In general, whatever acts public officials may do or authorize to be done in the first instance may be adopted or ratified by them subsequently with the same effect as though done properly under prior authority (see, gen., 10A McQuillin, Municipal Corporations, §29.104; 1990 Opns St Comp No. 90-25, p 58; 1983 Opns St Comp No. 83-208, p 270; 1979 Opns St Comp No. 79-770, p 166). Thus, the governing body of a municipality, in the exercise of its discretion, may ratify the retention without prior approval of an attorney by the municipal governing board (see Seif v City of Long Beach, 286 NY 382; 1981 Opns St Comp No. 81-417, p 465; 1978 Opns St Comp No. 78-365, unreported). The question whether the doctrine of ratification applies in this instance under the provisions of the local law must be decided by local officials.

If town officials conclude that there is no authority to reimburse the superintendent's legal expenses under the local law, then they might consider Town Law, §65(1). With respect to authorization for reimbursement under Town Law, §65(1), that section provides, in relevant part, that a town board, as it deems necessary for the benefit and protection of the town, may direct town officers to defend any action "in the name of the town", but prohibits employment of legal counsel except as directed by the town board.
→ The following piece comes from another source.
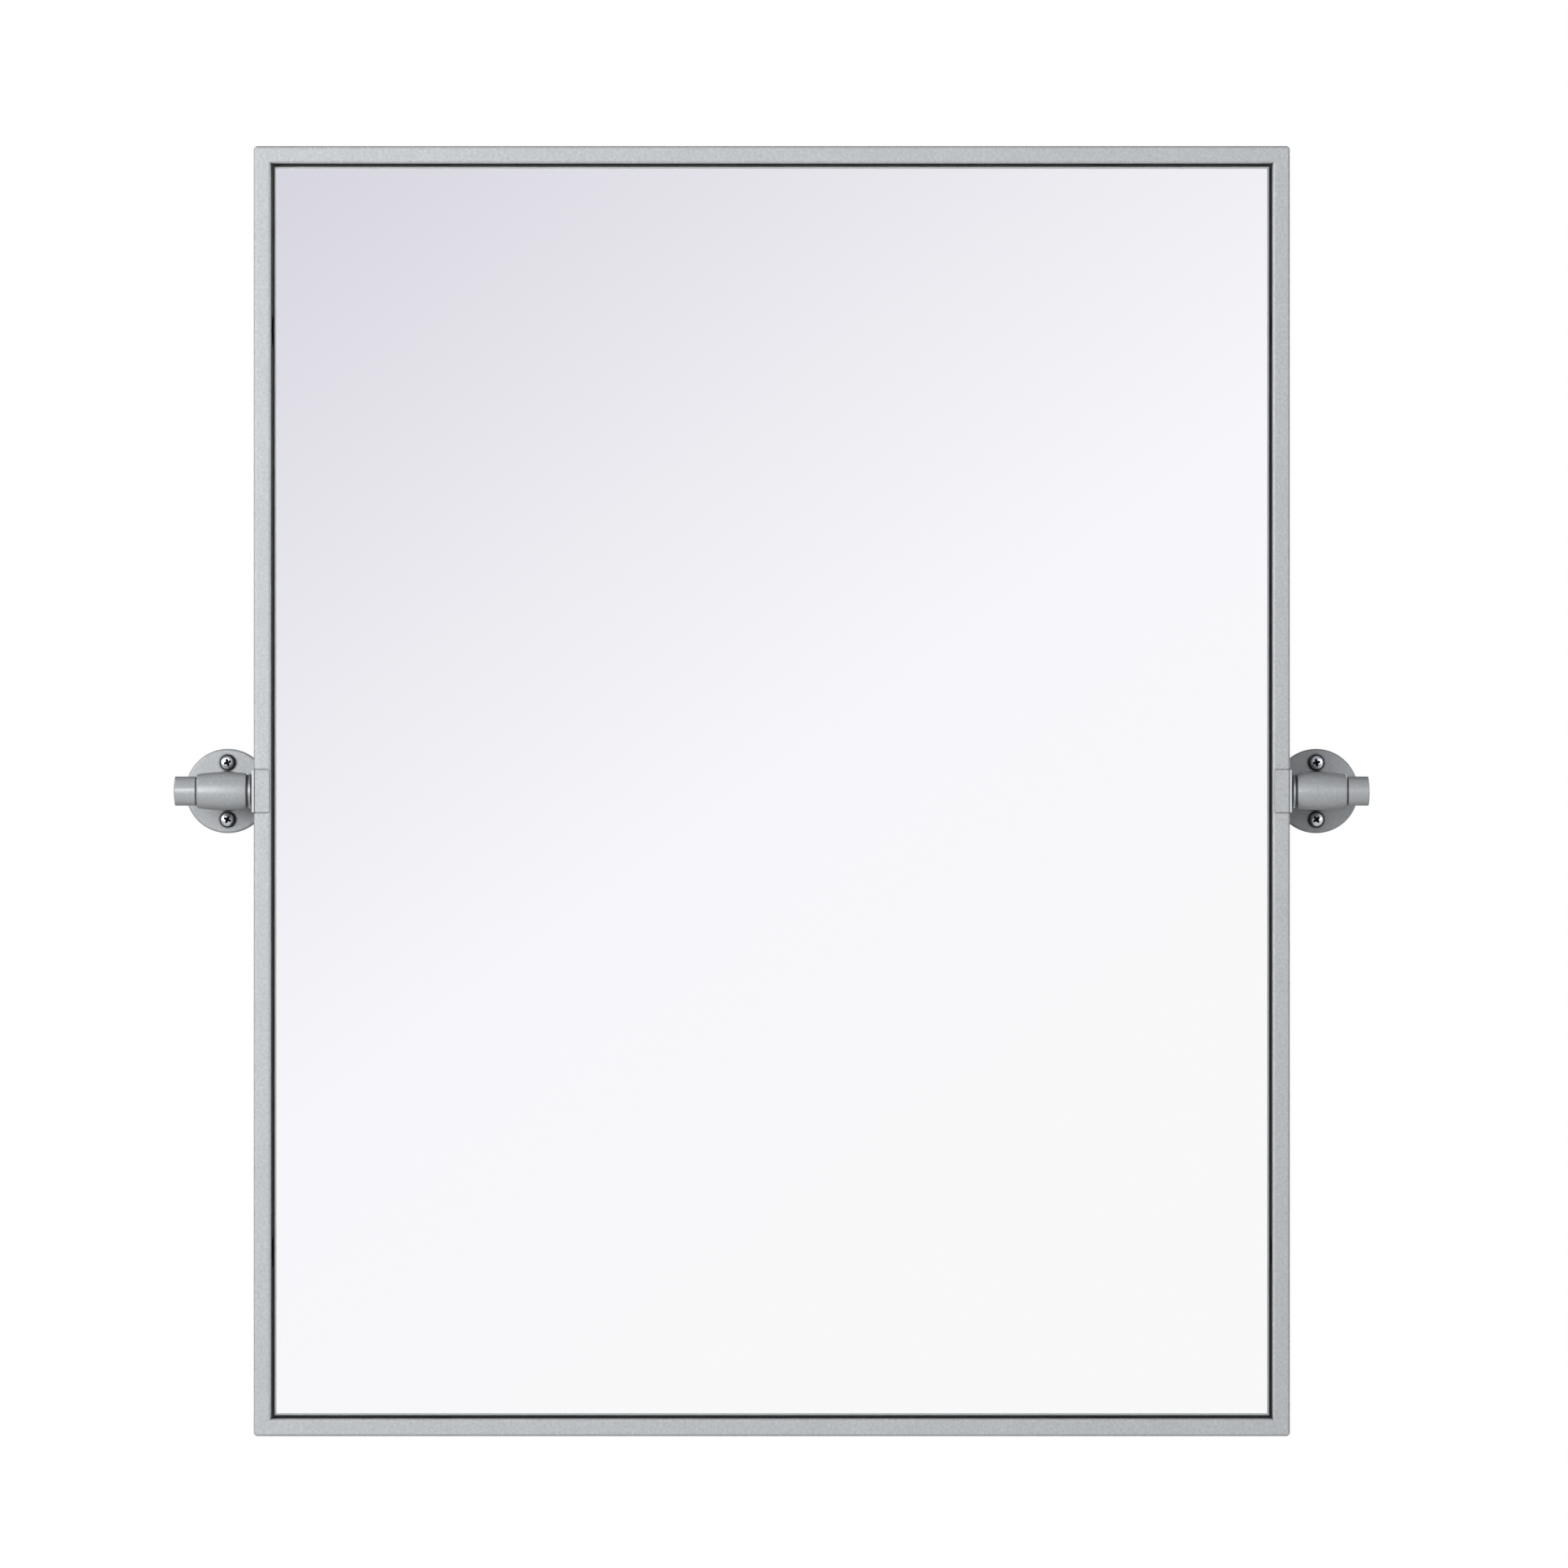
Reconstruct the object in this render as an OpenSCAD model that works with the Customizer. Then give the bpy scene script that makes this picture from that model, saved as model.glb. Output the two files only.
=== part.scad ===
// Pivot wall mirror: a welded tube frame that tilts between two cast wall brackets.
// Millimetres. +Z is up, the mirror faces -Y and the wall is the plane y = 0.
// The origin is midway between the two rosettes, on the wall, at the height of the pivot.

/* [Frame] */
// Overall width of the frame
frame_w = 510; // [400:1:800]
// Overall height of the frame
frame_h = 635; // [450:1:1000]
// Width of the tube seen from the front
rail_face = 8.5; // [7.5:0.1:12]
// Depth of the tube from front to back
rail_depth = 20; // [18.5:0.5:28]
// Wall of the tube
tube_wall = 1.2; // [0.8:0.1:1.6]
// Outside rounding of the tube's long edges
rail_round = 1.3; // [1:0.1:2]
// Rounding of the frame's four outer corners, seen from the front
corner_round = 2; // [0.6:0.1:4]

/* [Glass and backing] */
// Thickness of the mirror glass
glass_t = 4; // [3:0.5:5]
// Depth of the glass behind the front face of the frame
glass_recess = 4.5; // [2.5:0.1:6]
// Gap between the glass and the frame, all round
glass_gap = 1.5; // [0.6:0.1:3]
// Ground arris along the glass edges
glass_arris = 1; // [0.2:0.1:1.4]
// Thickness of the foam tape behind the glass
tape_t = 1; // [0.6:0.1:1.6]
// Width of one strip of foam tape
tape_w = 25; // [15:1:40]
// Number of strips of foam tape
tape_count = 5; // [2:1:8]
// Distance from the glass edge to the tape
tape_inset = 30; // [10:1:60]
// Thickness of the backing board
board_t = 6; // [4:0.5:7.5]
// Clearance between the backing board and the frame
board_gap = 0.4; // [0.2:0.1:1]

/* [Offset clips] */
// Sheet thickness of an offset clip
clip_t = 1.2; // [0.8:0.1:1.5]
// Width of an offset clip
clip_w = 14; // [9:0.5:20]
// Inside radius of an offset clip's bends
clip_bend = 0.5; // [0.3:0.1:0.6]
// Length of the foot that lies on the backing board
clip_foot = 18; // [12:0.5:30]
// Rounding of the clip's corners
clip_corner = 2; // [0.5:0.1:3]
// Distance from a frame corner to the middle of the nearest clip
clip_inset = 90; // [50:1:150]
// Head radius of a clip screw
clip_screw_head_r = 2.9; // [2.4:0.1:3.4]
// Head height of a clip screw
clip_screw_head_h = 1.6; // [1.2:0.1:2.2]
// Shank radius of a clip screw
clip_screw_r = 1.3; // [1:0.05:1.6]
// Length of a clip screw under its head
clip_screw_len = 6; // [5:0.1:6.5]
// Play of a clip screw in the clip's hole
clip_screw_play = 0.3; // [0.1:0.05:0.6]

/* [Pivot] */
// Distance from the wall to the pivot axis
standoff = 50; // [44:0.5:70]
// Radius of the threaded stud
stud_r = 3; // [2.5:0.1:3.3]
// Running clearance round the stud
stud_fit = 0.06; // [0.02:0.01:0.1]
// Play of the stud in the holes it only passes through
stud_play = 0.3; // [0.15:0.05:0.5]
// Outside radius of a bush in the barrel
bush_r = 4.2; // [4:0.1:5]
// Clearance of a bush in its bore
bush_fit = 0.02; // [0.01:0.01:0.05]
// Length of a bush inside the barrel
bush_len = 8; // [5:0.5:11]
// Flange thickness of the bush next to the frame
inner_flange_t = 0.95; // [0.5:0.05:1.2]
// Flange radius of the bush next to the frame
inner_flange_r = 8; // [6.5:0.1:8.6]
// Flange thickness of the bush next to the knob
outer_flange_t = 0.3; // [0.2:0.05:0.8]
// Flange radius of the bush next to the knob
outer_flange_r = 6.9; // [5.5:0.1:7]
// Thickness of the bright steel washer
steel_washer_t = 1; // [0.6:0.05:1.5]
// Radius of the bright steel washer
steel_washer_r = 8.5; // [7:0.1:9]
// Thickness of the friction washer against the clip
friction_washer_t = 0.9; // [0.5:0.05:1.2]
// Radius of the friction washer
friction_washer_r = 8; // [6.5:0.1:9]
// Height of the tapped block inside the stile
block_h = 24; // [14:1:40]
// Clearance of the tapped block inside the tube
block_gap = 0.3; // [0.1:0.05:0.5]

/* [Saddle clip] */
// Sheet thickness of the saddle clip
saddle_t = 1; // [0.8:0.1:2]
// Height of the saddle clip
saddle_h = 21; // [19:0.5:30]
// How far short of the stile's inner edge its legs end
saddle_short = 0.8; // [0.3:0.1:2]
// Inside radius of its corners
saddle_bend = 0.9; // [0.4:0.1:1]
// Outside rounding of its corners
saddle_edge = 0.3; // [0.2:0.1:0.6]
// Distance from the stile's outer face in to the seam between a leg and the side plate
saddle_seam_in = 0.4; // [0:0.1:1]
// Depth of that seam
saddle_seam = 0.3; // [0.1:0.05:0.4]
// Chamfer of its upper and lower edges
saddle_chamfer = 0.25; // [0.1:0.05:0.4]
// Rounding of the legs' free corners
saddle_corner = 1.2; // [0.5:0.1:3]

/* [Wall bracket] */
// Radius of the rosette
rosette_r = 21; // [20:0.5:26]
// Thickness of the rosette
rosette_t = 3.2; // [2.5:0.1:5]
// Rounding of the rosette's rim
rosette_round = 1.1; // [0.5:0.1:2]
// Radius of the neck at its waist
neck_r = 6.8; // [6:0.1:8]
// Radius of the neck where it meets the rosette
neck_foot_r = 10.1; // [8.6:0.1:10.15]
// Arc radius of the flare at the rosette
foot_flare = 12; // [6:0.5:14]
// Fillet radius between neck and barrel, along the barrel
head_fillet = 4; // [2:0.1:4.5]
// Fillet radius between neck and barrel, across the barrel
side_fillet = 6; // [3:0.1:9]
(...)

We have previously interpreted section 65(1) as authorizing a town to pay for the legal defense of a town officer when the officer is sued, together with the town, to enforce liability arising from the performance of official duties for which the town as well as the officer may be liable (1986 Opns St Comp No. 86-37, p 58; 1979 Opns St Comp No. 79-506, p 95; 17 Opns St Comp, 1961, p 125). Further, we have concluded that pursuant to section 65(1) a town may pay for the legal defense of an officer sued in his or her individual capacity if: (1) the allegations against the officer in his or her individual capacity are merely conclusive and speculative and unsupported by the evidence; (2) based on an objective appraisal of the facts, the officer was acting within the scope of his or her authority and in an official capacity at the time of the alleged act; and (3) the town as well as the officer may be liable (Opn No. 86-37, supra; see also Beare v Byrne, supra). We have also concluded, however, that section 65(1) does not authorize a town to pay for the legal defense of an officer who is sued individually under circumstances where neither the town nor the town officer in his or her official capacity could be found liable (id; Opn No. 79-506, supra; 17 Opns St Comp 1961, supra). Therefore, a town's authority to defend a town officer pursuant to section 65(1) depends on the gravamen of the case and not on whether the moving papers name the officer in his official or individual capacity. In the absence of prior town board approval of the retention of an attorney to defend, the doctrine of ratification, discussed above, may also be considered.

1982 Opns St Comp No. 82-243, p 303 and other prior opinions are superseded to the extent they are inconsistent with the views expressed herein.